Even intelligent libertarians acknowledge some legitimate and necessary roles for government (police power, enforcing contracts, maintaining certain vital infrastructure, or regulating quasi-public utilities that do, etc.). Some on the left (e.g., Elizabeth Warren) go a step further and claim that successful entrepreneurs 'owe' the rest of us, because essential government services are necessary conditions for the economy their businesses operate in. Of course, Warren elides the point that successful entrepreneurs contribute far more toward the provision of those essential services with their tax revenues than do the non-rich.

"Whether I have or haven't, what impact does it have on your decision to reduce complex issues to dichotomous caricatures? Still an unenlightening approach, no?"

No. It clarifies assumptions. We can taxation is "theft" or "slavery" or "robbery" or that it isn't.

"Even intelligent libertarians acknowledge some legitimate and necessary roles for government (police power, enforcing contracts, maintaining certain vital infrastructure, or regulating quasi-public utilities that do, etc.)"

And Hayek even advocates a social safety net. I believe HS has a post contrasting principled libertarians (he may call them "religious libertarians") and utilitarian libertarians.

"Of course, Warren elides the point that successful entrepreneurs contribute far more toward the provision of those essential services with their tax revenues than do the non-rich."
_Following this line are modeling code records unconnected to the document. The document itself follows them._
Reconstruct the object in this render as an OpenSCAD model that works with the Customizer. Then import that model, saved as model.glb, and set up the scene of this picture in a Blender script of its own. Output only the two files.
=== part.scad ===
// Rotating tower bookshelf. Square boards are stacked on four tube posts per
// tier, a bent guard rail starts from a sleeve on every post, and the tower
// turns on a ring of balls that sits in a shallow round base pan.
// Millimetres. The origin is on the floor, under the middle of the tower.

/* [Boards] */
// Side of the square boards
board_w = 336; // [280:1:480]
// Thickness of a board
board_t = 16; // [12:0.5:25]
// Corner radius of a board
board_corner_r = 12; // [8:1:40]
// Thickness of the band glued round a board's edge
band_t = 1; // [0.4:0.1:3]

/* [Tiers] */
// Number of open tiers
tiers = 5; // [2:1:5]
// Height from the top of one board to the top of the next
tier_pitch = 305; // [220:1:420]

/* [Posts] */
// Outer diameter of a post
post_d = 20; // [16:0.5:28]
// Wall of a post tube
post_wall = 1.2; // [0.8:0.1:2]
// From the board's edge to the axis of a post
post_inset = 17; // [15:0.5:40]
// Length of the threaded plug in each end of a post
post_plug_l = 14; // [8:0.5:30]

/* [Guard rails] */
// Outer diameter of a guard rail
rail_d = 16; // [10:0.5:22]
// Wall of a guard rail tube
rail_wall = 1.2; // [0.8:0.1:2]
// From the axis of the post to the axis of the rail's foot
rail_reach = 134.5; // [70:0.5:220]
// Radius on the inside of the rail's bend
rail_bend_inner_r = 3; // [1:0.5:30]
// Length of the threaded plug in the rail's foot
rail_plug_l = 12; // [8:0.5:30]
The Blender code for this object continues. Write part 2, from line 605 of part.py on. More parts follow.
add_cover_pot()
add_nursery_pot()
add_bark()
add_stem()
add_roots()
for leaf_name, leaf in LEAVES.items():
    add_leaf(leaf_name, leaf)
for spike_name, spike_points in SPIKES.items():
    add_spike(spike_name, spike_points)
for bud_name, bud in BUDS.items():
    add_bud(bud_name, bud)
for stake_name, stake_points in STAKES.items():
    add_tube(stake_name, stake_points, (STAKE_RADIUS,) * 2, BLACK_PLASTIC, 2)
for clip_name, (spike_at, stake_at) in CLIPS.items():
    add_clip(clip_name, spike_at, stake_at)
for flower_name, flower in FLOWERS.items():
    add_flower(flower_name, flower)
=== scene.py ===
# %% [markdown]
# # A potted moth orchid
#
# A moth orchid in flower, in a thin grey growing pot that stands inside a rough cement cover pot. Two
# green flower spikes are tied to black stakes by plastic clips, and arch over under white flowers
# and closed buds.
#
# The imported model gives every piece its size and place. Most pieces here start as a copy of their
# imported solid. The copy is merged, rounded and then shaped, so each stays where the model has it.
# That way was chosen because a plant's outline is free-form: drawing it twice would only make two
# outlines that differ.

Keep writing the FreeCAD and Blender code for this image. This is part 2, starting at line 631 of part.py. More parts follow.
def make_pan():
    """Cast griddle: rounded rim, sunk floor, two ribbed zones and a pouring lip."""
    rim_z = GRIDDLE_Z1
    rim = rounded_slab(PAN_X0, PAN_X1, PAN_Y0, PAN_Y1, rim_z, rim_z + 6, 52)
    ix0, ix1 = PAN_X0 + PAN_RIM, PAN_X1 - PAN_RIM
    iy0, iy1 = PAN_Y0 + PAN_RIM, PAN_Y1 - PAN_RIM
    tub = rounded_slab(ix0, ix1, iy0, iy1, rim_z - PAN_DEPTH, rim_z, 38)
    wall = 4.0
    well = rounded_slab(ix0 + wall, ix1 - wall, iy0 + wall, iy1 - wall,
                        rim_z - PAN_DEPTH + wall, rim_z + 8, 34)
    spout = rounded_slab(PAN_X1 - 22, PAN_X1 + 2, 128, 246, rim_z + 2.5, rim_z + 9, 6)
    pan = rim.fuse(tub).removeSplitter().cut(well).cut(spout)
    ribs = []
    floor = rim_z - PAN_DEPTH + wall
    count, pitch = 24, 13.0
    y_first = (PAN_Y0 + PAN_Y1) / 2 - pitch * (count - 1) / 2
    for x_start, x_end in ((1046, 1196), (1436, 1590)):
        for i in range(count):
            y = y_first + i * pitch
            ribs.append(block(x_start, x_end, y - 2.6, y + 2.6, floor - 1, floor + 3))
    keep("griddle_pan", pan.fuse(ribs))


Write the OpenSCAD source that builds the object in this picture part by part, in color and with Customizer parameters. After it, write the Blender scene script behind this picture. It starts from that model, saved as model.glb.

It's rather remarkable how some people can conveniently ignore their own boilerplate rhetoric. Suppose I can work for one of two companies. Company A lets me keep 95% of every sale while Company B lets me keep only 5%. Which is the better deal? Well, that rather depends on the size and frequency of the sales, doesn't it?

The rich could very well contribute more if we had an explicitly regressive tax structure, but it's not obvious that such a system promotes the greatest good for the greatest number, or passes tests for fairness.